Fenomena gaya hidup terlalu tinggi juga erat kaitannya dengan perubahan budaya kerja. Banyak pekerja muda, khususnya generasi milenial dan Gen Z, merasa perlu menunjukkan keberhasilan finansial mereka melalui konsumsi barang barang premium. Namun, gaya hidup tersebut sering tidak sejalan dengan kestabilan penghasilan. Laporan Asosiasi Fintech Indonesia menunjukkan, sebagian besar peminjam dana online berasal dari kalangan usia produktif yang cenderung menggunakan pinjaman untuk kebutuhan konsumtif, bukan produktif. Artinya, perilaku mengejar gaya hidup tinggi semakin memperbesar risiko utang di usia muda.
Di sisi lain, masyarakat kerap terjebak dalam ilusi bahwa kemewahan identik dengan kebahagiaan. Padahal, riset global tentang kesejahteraan menunjukkan, rasa puas dan bahagia lebih banyak dipengaruhi oleh kualitas hubungan sosial, kesehatan, dan keamanan finansial dibandingkan kepemilikan barang mewah. Psikolog menyebut fenomena ini sebagai “hedonic treadmill”, yaitu kecenderungan manusia merasa bahagia sesaat setelah memperoleh sesuatu, lalu cepat kembali pada titik awal dan ingin mengejar hal baru lagi. Siklus ini membuat individu tak pernah merasa cukup, sehingga konsumsi berlebihan terus berulang.

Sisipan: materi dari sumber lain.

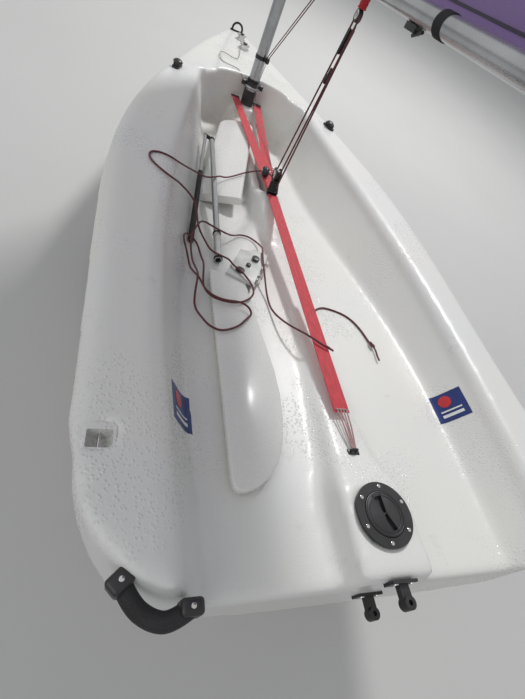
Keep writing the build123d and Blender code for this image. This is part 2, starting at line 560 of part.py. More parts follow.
def make_cradle(hull):
    """Two padded bearers under the bilges and a chock under the bow, cut to the hull's shape."""
    pads = []
    for side in (-1, 1):
        x, y = side * PAD_X, PAD_Y
        _, gy, gz = to_ground(x, y, bottom_z(x, y))
        post = Pos(x, (gy + AXLE_Y) / 2, (AXLE_Z + 8 + gz) / 2) * Box(46, 60, gz - AXLE_Z - 8)
        pad = Pos(x, gy, gz) * Box(120, 300, 56)
        block = post + pad
        block -= tube((-900, AXLE_Y, AXLE_Z), (900, AXLE_Y, AXLE_Z), AXLE_D)
        pads.append(biggest(block - hull))
    y = CHOCK_Y
    _, gy, gz = to_ground(0, y, bottom_z(0, y))
    chock = Pos(0, gy, gz + 16) * Box(150, 90, 70)
    spine_z = AXLE_Z + (HANDLE_D / 2 + 8 - AXLE_Z) * (gy - AXLE_Y) / (HANDLE_Y - AXLE_Y)
    chock += Pos(0, gy, (spine_z + gz) / 2) * Box(50, 50, gz - spine_z)
    chock -= tube((0, AXLE_Y, AXLE_Z), (0, HANDLE_Y, HANDLE_D / 2 + 8), SPINE_D)
    return pads, biggest(chock - hull)


PAD_X, PAD_Y, CHOCK_Y = 330.0, 1500.0, 3330.0


def centring():
    """The move along y that brings the middle of the whole to y = 0."""
    boxes = [shape.bounding_box() for shape in PARTS.values()]
    low, high = min(box.min.Y for box in boxes), max(box.max.Y for box in boxes)
    return Pos(0, -(low + high) / 2, 0)


def build():
    hull = make_hull()
    boat("hull", hull)
    boat("mast_collar", biggest(make_collar() - hull))
    ring, lid = make_hatch()
    boat("hatch_ring", ring)
    boat("hatch_lid", lid)
    boat("gudgeon_upper", make_gudgeon(GUDGEON_Z, 64))
    boat("gudgeon_lower", make_gudgeon(GUDGEON_LOW_Z, 64))
    boat("bow_handle", biggest(make_bow_handle() - hull))
    drum, turning = make_foredeck_gear()
    boat("furler_drum", biggest(drum - hull))
    boat("tack_block", biggest(turning - hull))
    base, ratchet = make_ratchet()
    boat("sheet_post", biggest(base - hull))
    boat("ratchet_block", biggest(ratchet - base))
    boat("cam_cleat", biggest(make_cam_cleat() - hull))
    boat("daggerboard", make_board())
    blade, stock = make_rudder()
    boat("rudder_blade", blade)
    boat("rudder_stock", stock)
    tiller, sleeve, stick, grip, joint = make_tiller()
    boat("tiller", tiller)
    boat("tiller_sleeve", sleeve)
    boat("tiller_extension", stick)
    boat("extension_grip", grip)
    boat("tiller_joint", joint)
    boat("toe_strap_rear", strap(STRAP_REAR_A, STRAP_REAR_B))
    for side, word in ((-1, "port"), (1, "starboard")):
        x, y, z = STRAP_FRONT
        back = (side * STRAP_BACK[0], STRAP_BACK[1], STRAP_BACK[2] - side * (STRAP_T + 0.6) / 2)
        boat("toe_strap_" + word, biggest(strap((side * x, y, z - side * (STRAP_T + 0.6) / 2), back) - hull))
        boat("pocket_bar_" + word, make_pocket_bar(side))
        boat("fairlead_" + word, biggest(make_fairlead(side) - hull))
        boat("stern_handle_" + word, make_stern_handle(side) - hull)
        tyre, rim = make_wheel(side)
        ground("tyre_" + word, tyre)
        ground("rim_" + word, rim)
    foot, lower, upper, ring, cap = make_mast()
    boat("mast_foot", foot)
    boat("mast_lower", lower)
    boat("mast_upper", upper)
    boat("mast_joint", ring)
    boat("mast_cap", cap)
    boom = tube((0, MAST_Y - BOOM_START, BOOM_Z), (0, MAST_Y - BOOM_START - BOOM_LENGTH, BOOM_Z), BOOM_D, BOOM_WALL)
    strop, block = make_boom_block()
    low, high = make_kicker()
    for name, shape in (("boom", boom), ("gooseneck", make_gooseneck()), ("boom_end", make_boom_caps()),
                        ("sheet_strop", strop), ("boom_block", block), ("boom_cleat", make_boom_cleat()),
                        ("kicker_lower_block", low), ("kicker_upper_block", high), ("sail", make_sail())):
        boat(name, out_on_boom(shape))
    axle, spine, bar = make_trolley()
    pads, chock = make_cradle(on_boat(hull))
    ground("trolley_axle", axle)
    ground("trolley_spine", spine)
    ground("trolley_handle", bar)
    ground("cradle_pad_port", pads[0])
    ground("cradle_pad_starboard", pads[1])
    ground("bow_chock", chock)


if __name__ == "__main__":
    build()
    shift = centring()
    os.makedirs("parts", exist_ok=True)
    for name, shape in PARTS.items():
        export_step(shift * shape, f"parts/{name}.step")
        print(name, round(shape.volume / 1e6, 3), "litres")
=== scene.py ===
"""Looks of a single-handed sailing dinghy on its launching trolley, laid out as an add-on."""
from math import cos, radians, sin

import bpy
from mathutils import Matrix, Vector


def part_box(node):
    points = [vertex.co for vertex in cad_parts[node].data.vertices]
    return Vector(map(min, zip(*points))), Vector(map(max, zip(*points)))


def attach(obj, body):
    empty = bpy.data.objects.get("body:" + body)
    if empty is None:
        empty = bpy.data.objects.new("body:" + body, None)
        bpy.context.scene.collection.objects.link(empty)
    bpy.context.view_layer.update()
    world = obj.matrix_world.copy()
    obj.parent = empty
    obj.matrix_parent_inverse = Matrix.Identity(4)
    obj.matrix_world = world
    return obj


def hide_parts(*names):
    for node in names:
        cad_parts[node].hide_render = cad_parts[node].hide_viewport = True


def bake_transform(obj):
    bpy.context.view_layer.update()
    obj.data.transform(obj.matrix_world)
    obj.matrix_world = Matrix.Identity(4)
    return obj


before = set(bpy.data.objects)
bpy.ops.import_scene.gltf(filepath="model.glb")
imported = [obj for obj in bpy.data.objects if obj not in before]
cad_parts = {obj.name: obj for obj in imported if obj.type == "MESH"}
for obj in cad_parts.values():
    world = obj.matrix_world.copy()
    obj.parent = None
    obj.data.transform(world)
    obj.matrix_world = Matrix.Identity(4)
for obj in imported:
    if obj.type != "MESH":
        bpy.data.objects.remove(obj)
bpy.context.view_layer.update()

bl_info = {
    "name": "Sailing dinghy",
    "version": (1, 0, 0),
    "blender": (4, 5, 0),
    "location": "View3D > Sidebar > Dinghy",
    "description": "Finishes a sailing dinghy on its launching trolley",
    "category": "Object",
}

# How the boat stands: bow-down angle, the gunwale's height at the transom, the transom's place along the row
TRIM = radians(7.2)
STERN_HEIGHT = 0.922
STERN_Y = sum(corner.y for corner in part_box("trolley_axle")) / 2 - 1.450

# Places in the boat's frame, millimetres, and how far the boom has swung out at rest
MAST_Y, MAST_RADIUS = 2690, 32.5
BOOM_Z, BOOM_RADIUS = 684, 28.5
BOOM_ANGLE = radians(2.0)
HATCH_Y = 130

# The camera: where it stands, and its right, down and forward directions
CAMERA_AT = Vector((-0.6343, STERN_Y - 0.0162, 1.6097))
CAMERA_RIGHT = Vector((0.917880, -0.095785, 0.385126))
CAMERA_DOWN = Vector((0.133623, -0.839181, -0.527181))
CAMERA_FORWARD = Vector((0.373686, 0.535350, -0.757469))
CAMERA_LENS = 20.275

# Free end of the mainsheet, in the boat's frame, millimetres
ROPE_ROUTE = [
    (-41, 1753, -82), (-60, 1753, -87), (-90, 1756, -103), (-122, 1750, -117), (-149, 1730, -124),
    (-209, 1693, -140), (-249, 1659, -125), (-271, 1625, -119), (-310, 1615, -128), (-340, 1589, -113),
    (-379, 1565, -93), (-403, 1523, -70), (-443, 1457, -32), (-468, 1413, -7), (-497, 1396, 11),
    (-536, 1406, 12), (-571, 1388, 12), (-575, 1348, 12), (-557, 1310, 11.5), (-518, 1266, 11),
    (-485, 1267, -3), (-465, 1290, -21), (-438, 1299, -41), (-413, 1302, -59), (-388, 1283, -77),
    (-378, 1243, -94), (-371, 1192, -117), (-343, 1154, -140), (-316, 1116, -156), (-283, 1086, -146),
    (-254, 1060, -136), (-246, 1024, -131), (-213, 990, -127), (-179, 921, -131), (-191, 869, -132),
    (-250, 821, -130), (-332, 826, -130), (-362, 869, -132), (-359, 928, -136), (-349, 1020, -144),
    (-347, 1094, -178), (-362, 1151, -163), (-392, 1168, -146), (-419, 1148, -129), (-423, 1108, -128),
    (-410, 1075, -144), (-395, 1015, -168), (-390, 967, -148), (-374, 910, -126), (-364, 857, -120),
    (-339, 827, -119), (-299, 814, -118), (-246, 822, -119), (-216, 808, -122), (-208, 780, -126),
    (-228, 757, -126), (-262, 712, -123), (-318, 680, -122), (-354, 694, -123), (-370, 728, -132),
    (-389, 797, -156), (-390, 844, -137), (-382, 910, -113), (-381, 952, -130), (-388, 1023, -152),
    (-393, 1071, -147), (-397, 1130, -129), (-374, 1191, -102), (-349, 1229, -111), (-306, 1239, -131),
    (-260, 1236, -142), (-224, 1259, -162), (-188, 1306, -187), (-161, 1338, -197), (-121, 1340, -197),
    (-91, 1312, -195), (-79, 1255, -177), (-100, 1188, -143), (-115, 1115, -134), (-120, 1020, -140),
    (-115, 930, -166), (-112, 853, -161), (-89, 761, -123), (-52, 708, -98), (-28, 680, -89), (0, 660, -90),
    (28, 645, -90), (46, 650, -101), (50, 676, -119), (44, 715, -138), (34, 770, -152), (36, 825, -163),
    (50, 868, -168), (80, 912, -170), (120, 940, -172), (168, 936, -172), (216, 920, -171),
    (246, 888, -168), (264, 842, -165), (271, 806, -163), (275, 778, -160),
]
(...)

Kritikus sosial menilai gaya hidup terlalu tinggi bukan sekadar masalah individu, melainkan fenomena struktural yang dipengaruhi sistem kapitalisme modern. Iklan, influencer, hingga algoritma media sosial secara tidak langsung membentuk standar baru tentang apa yang dianggap sukses. Bahkan, anak muda yang baru merintis karier sudah merasa tertinggal bila tidak mampu mengikuti tren konsumsi terkini. Situasi ini menunjukkan bahwa masalah gaya hidup bukan hanya persoalan pilihan, melainkan juga dampak dari lingkungan sosial yang terus mendorong perilaku konsumtif.

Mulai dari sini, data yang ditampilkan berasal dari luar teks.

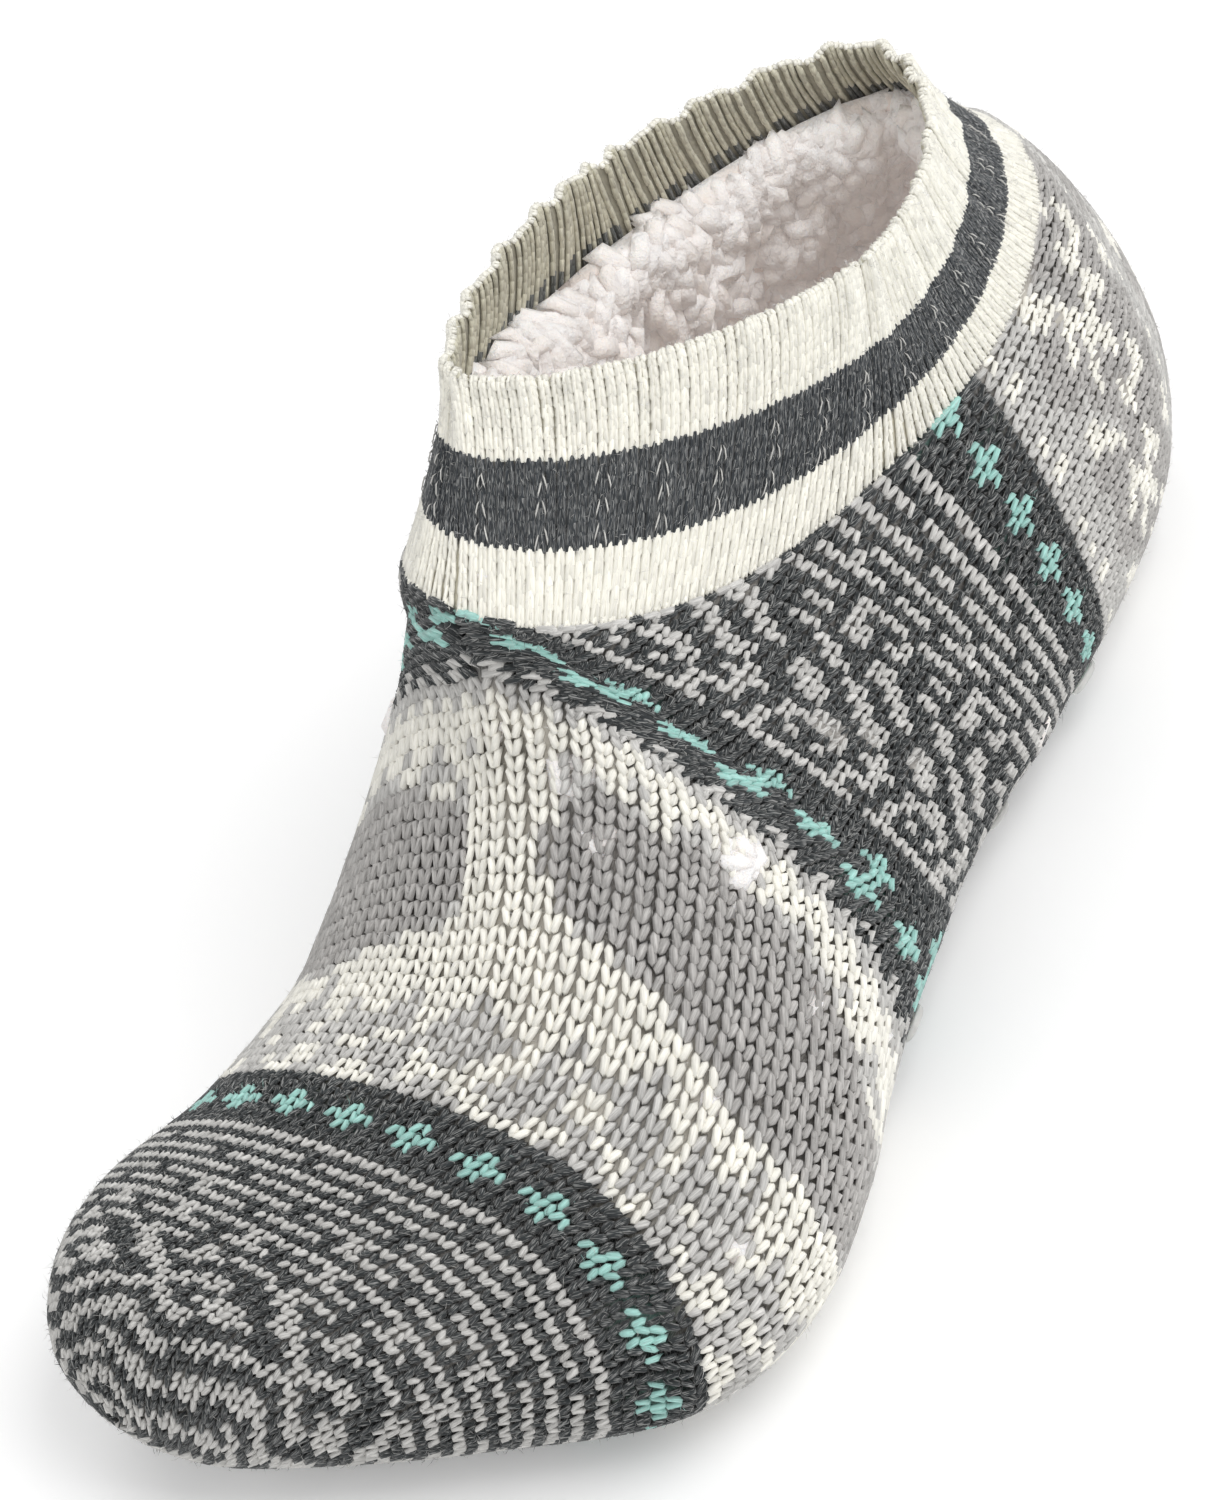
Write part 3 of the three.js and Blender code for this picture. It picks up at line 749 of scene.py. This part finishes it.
ZONES = {
    "toe_stitches": (1, stripe_at["toe"] + 4),
    "forefoot_stitches": (stripe_at["toe"] + 4, stripe_at["instep"] - 5),
    "instep_stitches": (stripe_at["instep"] - 5, stripe_at["heel"] - 4),
    "heel_stitches": (stripe_at["heel"] - 4, ROUNDS - 1),
}
for name, (first, last) in ZONES.items():
    yarn_piece(name, foot_stitches(1, first, last) + foot_stitches(-1, first, last), "knit")

# %% Wall under the stitches
WALL_SINK = 0.95
SKIN_REACH = 1.8  # a wall point this near a stitch counts as the outer side
WALL_SHADE = [0.52, 0.50, 0.48, 1]  # the yarn's own shadow between the stitches


def cad_mesh(name, cuts):
    """Points, triangles and normals of a CAD node, in millimetres, with its edges cut up."""
    work = bmesh.new()
    work.from_mesh(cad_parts[name].data)
    bmesh.ops.triangulate(work, faces=work.faces[:])
    bmesh.ops.remove_doubles(work, verts=work.verts[:], dist=1e-6)
    if cuts:
        bmesh.ops.subdivide_edges(work, edges=work.edges[:], cuts=cuts, use_grid_fill=True)
        bmesh.ops.triangulate(work, faces=work.faces[:])
    work.normal_update()
    points = np.array([v.co[:] for v in work.verts]) / MM
    normals = np.array([v.normal[:] for v in work.verts])
    faces = np.array([[v.index for v in f.verts] for f in work.faces])
    work.free()
    return points, faces, normals


def nearest_on(points, targets):
    """For each point, the nearest target's number and how far it is."""
    tree = KDTree(len(targets))
    for i, target in enumerate(targets):
        tree.insert(target, i)
    tree.balance()
    found = [tree.find(p) for p in points]
    return np.array([f[1] for f in found]), np.array([f[2] for f in found])


skin_points, skin_codes = [], []
for hand in (1, -1):
    net = nets[hand]
    rounds, columns = np.nonzero(net["inside"][:, MIDDLES])
    skin_points.append(net["points"][rounds, MIDDLES[columns]])
    skin_codes.append(stitch_codes(rounds, WHOLE_COLUMNS[columns], hand))
skin_points, skin_codes = np.concatenate(skin_points), np.concatenate(skin_codes)

points, faces, normals = cad_mesh("knit_foot", 1)
near, distance = nearest_on(points, skin_points)
outer = distance < SKIN_REACH
points = points - normals * np.where(outer, WALL_SINK - crease(points), 0)[:, None]
# The wall takes the dye of the stitch above it, darkened by painted shadow between the stitches.
dyes_and_shades = DYES[skin_codes[near]] * WALL_SHADE
wall = mesh_piece("knit_wall", points, [faces], WOOL, dyes_and_shades, points * 0.4)
print("wall", join_slipper(wall, "knit", "knit_foot"), "triangles")

# %% [markdown]
# ## The collar
# The collar is a ribbed band: narrow cords of knit stand up, and the purl stitches between
# them fall back into grooves. It is gathered where it is sewn on, so it waves a little, most
# at its free edge. One net climbs the outer face, rolls over the rim and runs down the inner
# face, so the cords go over the edge unbroken, as they do on the real band.

# %% The collar's net
CUFF_COLUMNS = 186
CUFF_KNIT = 2.0
CUFF_ROUNDS = 20  # from the seam to the rim
RIM_ROLL = 1.0
INNER_ROUNDS = 11
CUFF_ROWS = 41


def gathers(around, t):
    """How far the band waves out, in millimetres, round the collar and up it."""
    wave = 0.62 * np.sin(27 * around + 1.3 * np.sin(4 * around + 0.5) + 0.5 * t)
    wave += 0.38 * np.sin(43 * around + 2.0 + 0.9 * np.sin(3 * around))
    return wave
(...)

Meski demikian, sejumlah pakar keuangan menegaskan bahwa solusi tetap ada. Edukasi literasi finansial menjadi kunci utama untuk mengatasi fenomena gaya hidup terlalu tinggi. Mengelola pengeluaran sesuai kemampuan, membuat prioritas kebutuhan, serta menabung atau berinvestasi adalah langkah awal yang perlu diterapkan. Selain itu, kesadaran kolektif untuk tidak mudah terpengaruh dengan budaya pamer juga penting. Masyarakat perlu belajar bahwa kesuksesan tidak harus ditunjukkan melalui barang mewah, melainkan bisa diwujudkan lewat stabilitas hidup dan pencapaian jangka panjang.
Pada akhirnya, gaya hidup terlalu tinggi adalah fenomena nyata yang tidak bisa diabaikan. Di balik kilau gemerlap media sosial, banyak orang sebenarnya terjebak dalam kesulitan finansial dan tekanan psikologis. Kesadaran untuk hidup sederhana, realistis, dan sesuai kemampuan adalah langkah penting agar tidak terperangkap dalam jebakan gaya hidup modern yang semu. Dengan begitu, masyarakat dapat membangun kesejahteraan yang lebih berkelanjutan, baik dari sisi ekonomi maupun mental, tanpa harus mengorbankan kebahagiaan sejati.